In the middle of all this, I hear the doorbell ring. There’s an elderly African-American man, bundled against the cold. Thin, full beard, glasses. He asks if I’m the pastor. I say yes. He tells me that he read my story in the Daily News and felt he’d found “another brother.”

I invite him into my office. He tells me he’s the Reverend James Delasand, the Pastor of Mt.Moriah Baptist Church in Jamaica, Queens. Read our story at his buddy’s house after church. Felt God had shown it to him. He tells me of his own struggles. The third pastor of a declining Church. A leaky roof. Repairs needing to be done, not many people, less money. How do I do it? Well, I actually haven’t. Or am still in the process. I tell him my strategy. He said when he read the article, he admired my faith, my courage. The courage to step out and make an offering to God to see what would happen. Well, yes, and i still have no heat and only portasans outside. But it feels good to have touched him. He tells me he’s got skills in “repair work” and wanting to help when he can. Before he leaves, he asks for a prayer. I hold his hand and pray, and ask for his continued prayers for us. Everything’s now underway.

My former intern Eleanor has come to donate a couple of Macs. She remembers what it was like back when she worked here and produced a performance of a white and a black actor sharing their stories of growing up in “parallel lives” of opposite sides of the track. And then she had led a series of follow-up dialogues exploring the dynamics of race through our personal lives.  My Team member Mim has dropped by to show support. I duck in and out of the music festival. RL from the P&G is holding forth in his own unique style.

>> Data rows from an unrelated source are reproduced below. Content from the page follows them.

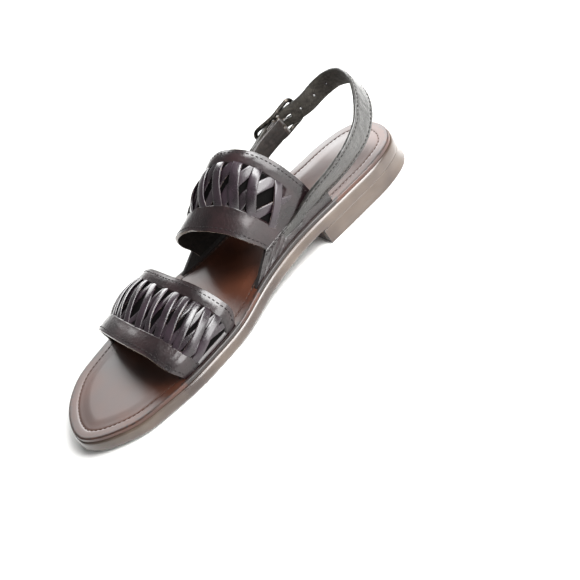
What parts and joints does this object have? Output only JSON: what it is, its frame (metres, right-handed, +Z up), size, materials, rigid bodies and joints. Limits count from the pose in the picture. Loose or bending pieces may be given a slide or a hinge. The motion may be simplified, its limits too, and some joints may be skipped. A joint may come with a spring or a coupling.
{
  "type": "huarache sandal",
  "caption": "Dark brown leather huarache sandal with two laced bands over the foot, a buckled heel strap and a low heel.",
  "frame": {"origin": "middle of the heel's underside, on the floor the sandal stands on", "axes": "+Z up, the toe points to -Y, +X is the inner (medial) side of the right foot"},
  "size_m": [0.1013, 0.2962, 0.087],
  "materials": {
    "edge": "burnished gloss",
    "insole": "glazed",
    "upper": "glazed gloss",
    "buckle": "dark bronzed"
  },
  "bodies": {
    "root": {"outsole": "edge", "heel": "edge", "insole": "insole", "front_band": "upper", "instep_band_and_heel_strap": "upper", "buckle_frame": "buckle", "buckle_prong": "buckle"}
  },
  "joints": []
}
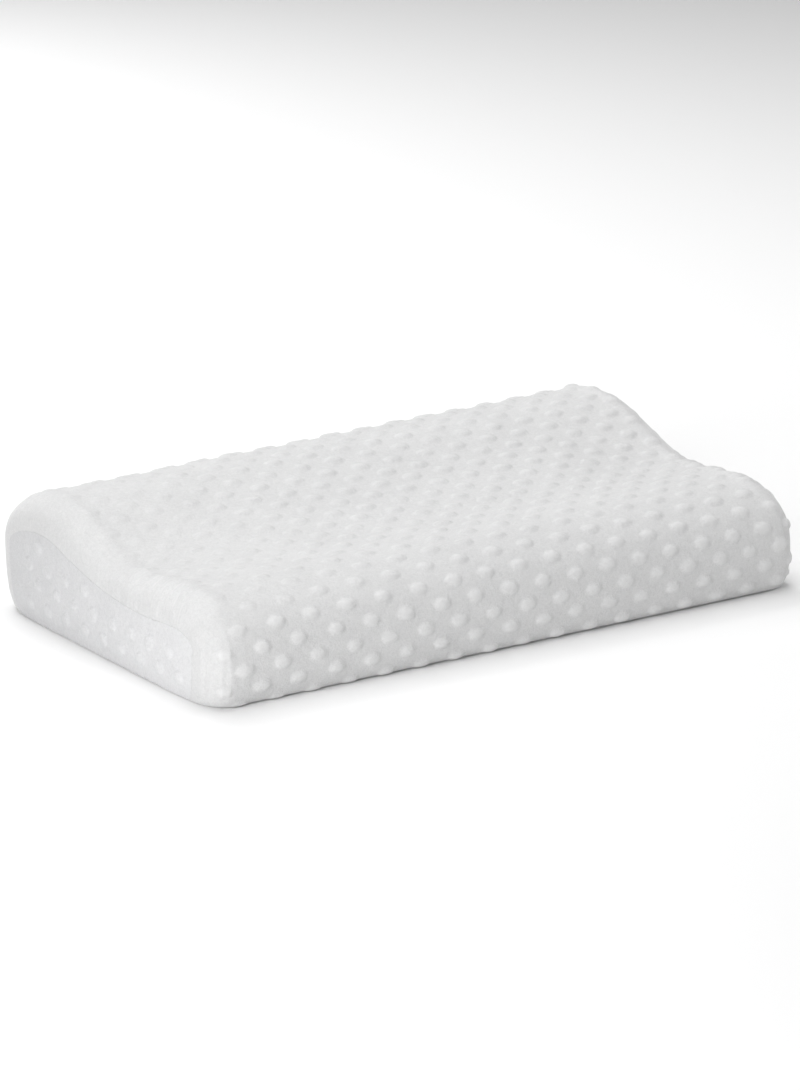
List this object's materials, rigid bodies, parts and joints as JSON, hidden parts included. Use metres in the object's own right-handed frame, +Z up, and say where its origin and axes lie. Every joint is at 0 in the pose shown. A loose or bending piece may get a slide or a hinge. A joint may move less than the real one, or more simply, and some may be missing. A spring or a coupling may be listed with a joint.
{
  "type": "memory foam contour pillow",
  "caption": "Contour sleeping pillow with a low front lobe, a valley and a high back lobe, in a white raised-dot velour cover.",
  "frame": {"origin": "under the middle of the pillow, on the surface that it lies on", "axes": "+X along the pillow's length, +Y from the low front lobe to the high back lobe, +Z up"},
  "size_m": [0.4996, 0.3048, 0.0943],
  "materials": {
    "wrap_velour": "white plush velour with raised dots",
    "end_velour": "white plush velour with raised dots, a little cooler"
  },
  "bodies": {
    "root": {"pillow_body": "wrap_velour", "end_panel_left": "end_velour", "end_panel_right": "end_velour"}
  },
  "joints": []
}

A team of church folk has arrived to set up our food table. Hot chili for cold folks. Hot dogs, baked goods, soup. Arcadia, Lilly, Samantha, Brandy, Hope all lending a hand. And later Marsha, too. And Luis, and Nirka, and...They’re here. (Next time, I’ll have to talk about styrofoam and our emerging commitment to green and sustainable.) And we’ve set up a table with pottery made by Andrea’s late mother Pat.

As the afternoon gets late, Amanda’s set starts and my son Micah plays Juan’s electric stand up bass and Piano Dan does his inimitable stylings. A bunch of the P&G musicians have shown up to hear her set. Andrea has come, as well as my cousin Nancy and her husband David. It feels good to have them all here to share in this event with me. Amanda has a pot of hot mulled white wine going as well as lots of candles on the stage steps. It reminds me of the Spiegelhall in former East Berlin. Seeing the musicians framed by organ pipes and our Tiffany window is a a great scene. Meredith Kaye Clark and Eric David close out the afternoon. Both are Broadway veterans, Wicked and Jersey Boys, with stage presence and a clear connection to their Missouri roots even closing with a Dolly and Porter number, Last Thing on My Mind.

Time to close up, lock up, turn out the lights until tomorrow. I do the lock up. It’s been a long, good day.